Are there examples of this sort of policy in US/Canada, & have they been able to stick?
|06-06-2002 12:32 PM|
Great information Anthony; keep the Faith!
Too many Rivers in the US have pretty much shot their bolt, (or in Washington State that should be spelled "Bolt," as in Judge Bolt)especially those which had large runs of Atlantic Salmon. Many Pacific Northwest Rivers are in somewhat similar condition. Over-fishing, netting, etc. But the fellows/gals in Washington and Northern Oregon get the brunt of this.
The great thing about having the Rogue River in my back yard is that very little of it has any development at all from the mouth up to river mile post 155 where the dam is located. Of the 155 miles, 'development' of any kind may touch 10 or 12 percent of the stream. The rest is still total 'boonies.'
With luck we'll stay that way.
|06-06-2002 11:40 AM|
River Spey tribulations
Just found this forum, & no surprise to find Malcolm has found it before me. Malcolm does a lot of his fishing on the syndicated Spey beat I chair, & observations elsewhere that he must be a top Spey rod are pretty well founded!
He is also very responsible re Catch & Release. Restraint generally is our most topical issue over here at the present time. I say this as a member of the Spey Fishery Board & just appointed as the Chairman of its Research Committee. Salmon better not become extinct on Spey in the next 3 years! The long term average rod catch is still just under 10,000 salmon a year.

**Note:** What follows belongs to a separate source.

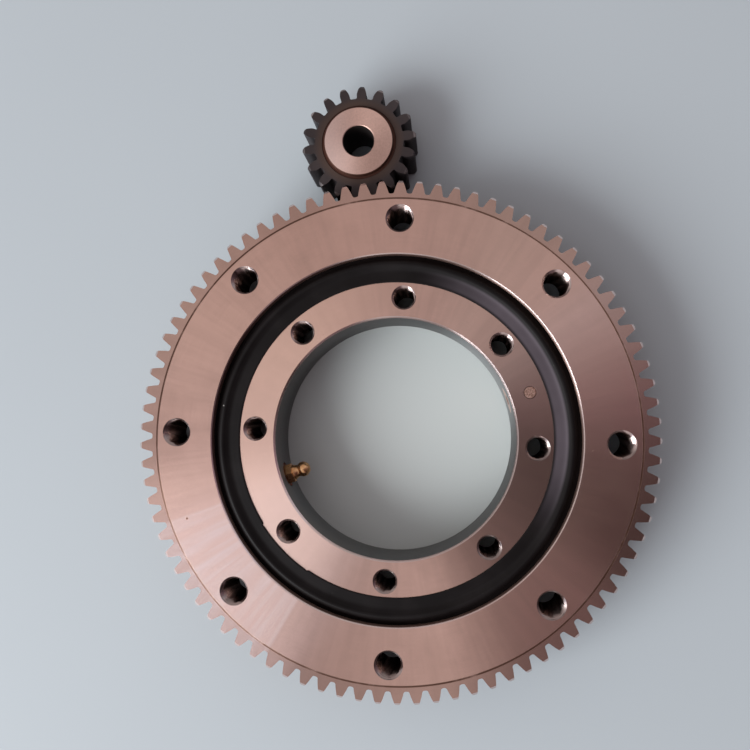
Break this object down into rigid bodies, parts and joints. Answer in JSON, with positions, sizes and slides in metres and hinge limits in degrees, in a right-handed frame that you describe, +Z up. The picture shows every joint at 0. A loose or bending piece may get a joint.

Largely private fishing may have stopped Spey runs from being overexploited historically, but there is no denying that the springer element is significantly reduced at present. It may be just a cyclical phenomenon, but river managers must do what they can & not rely on runs reverting. The overall problem of lower nos returning to rivers is felt to be most to do with global warming & a colder N Atlantic, but the evidence for it at present is purely circumstantial.
Meanwhile river managers attempt to optimise smolt output. Fortunately there are only small areas of the Spey catchment, which are not naturally turning out decent nos of juveniles. We have two small hatcheries to supplement the deficient areas.
Our current problem lies with getting rods to do their bit & practice restraint voluntarily. Although many UK rivers need 100% catch & release for springers, & the Environment Agency in England & Wales has mandated this, in Scotland the new Executive in Edinburgh is reported to have itchy fingers, but the handful of rivers including Spey, whose spring runs are reduced but not endangered, feel that 100% C & R is unnecessary. It may be that the most appropriate policy for these is that currently employed by the Tweed, where the first springer must be returned, but the second, fourth etc per rod week may be killed.
Responsible rods like Malcolm & myself return every springer we catch, but there are a lot of selfish rods out there with dinosaur attitudes (some proprietors too), who still want to kill everything & bring the heavy hand of Edinburgh ever closer with each swing of the priest.
American practice is at least 10 years in front of us on ths issue; we have a lot to learn from you guys.